That way you only lose $10.00, and then put on a SUCKER list. 

Good luck with it.

ED


----------



## FirebirdHank

Don't worry. I Googled "Thomas Yi" who the text claimed was the winner of the lottery and sure enough he did win did win the power-ball for $256million. After that was listed several warnings (one showing the same script that I was sent) stating WARNING-SCAM ALERT. 
I would have liked to respond just to see how they planned to get some money out of me but then thought that just responding might somehow cost me.
Oh well, I did feel lucky (and maybe rich) for a few minutes anyway.


----------



## digitalplumber

GrayHair said:


> I had a similar situation. Had a friend with a nice resonant voice answer with, "FBI, Nashville office." The result was the same as ED's.
> 
> Later I told a friend who is a retired Special Agent about it and he recommended not doing it again.


Why? What is wrong with *F*ull *B*looded* I*talian Office?


----------



## de-nagorg

digitalplumber said:


> Why? What is wrong with *F*ull *B*looded* I*talian Office?



I always called it *Female Body Inspector. * 

ED


----------



## FM3

GrayHair said:


> I had a similar situation. Had a friend with a nice resonant voice answer with, "FBI, Nashville office." The result was the same as ED's.
> 
> Later I told a friend who is a retired Special Agent about it and he recommended not doing it again.


Wouldn't have to do it again if the government put more effort into stopping the scammers. It wouldn't be surprising if the anti-scammers on youtube stop more scammers than the government does. Certainly more than the government of India does. 

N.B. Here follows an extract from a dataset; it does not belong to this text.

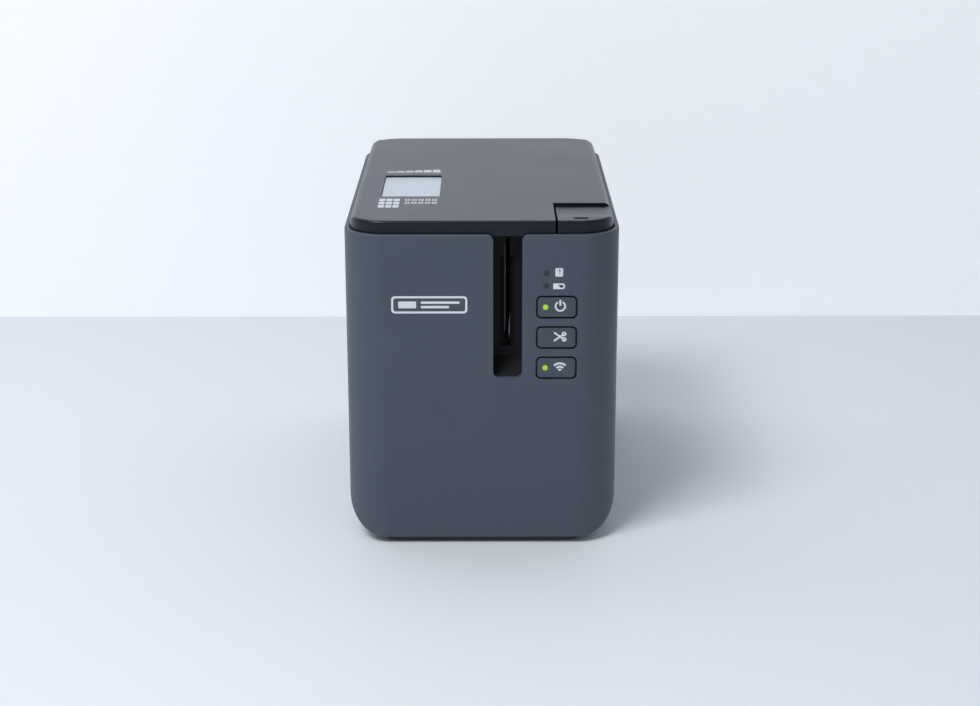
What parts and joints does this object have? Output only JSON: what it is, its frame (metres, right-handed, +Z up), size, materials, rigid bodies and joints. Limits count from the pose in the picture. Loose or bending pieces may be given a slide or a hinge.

Yeah, I just watched some more of those videos, and the brazen evilness and lack of humanity of the scammers ticked me off again.


----------



## de-nagorg

For a week now, I have been receiving e-mails from numerous different places ( Fed-ex, home depot, lowes, sam's club, kohls, and many more), that also ends in <@[email protected]><theuniverse> .

All telling me that I have been awarded something, like Air drills, or many other things, or a package needs my signature or other " fishy" hooks. 

I was not born yesterday, or even in this century, so I have ignored them, but am annoyed with their persistence.

There is an UNSUBSCRIBE button, but I believe that that just verifies that my address is real, then it goes on a sell to other scammers list.

So be warned that the <[email protected]> is most likely thieves just looking for a Sucker.

ED


----------



## FM3

Blondesense said:


> A few weeks ago I got a pop-up on my laptop. It was from Microsoft telling me they are freezing my laptop, I've been hacked or worse and I need to call them right away!!!
> 
> I have a Chromebook.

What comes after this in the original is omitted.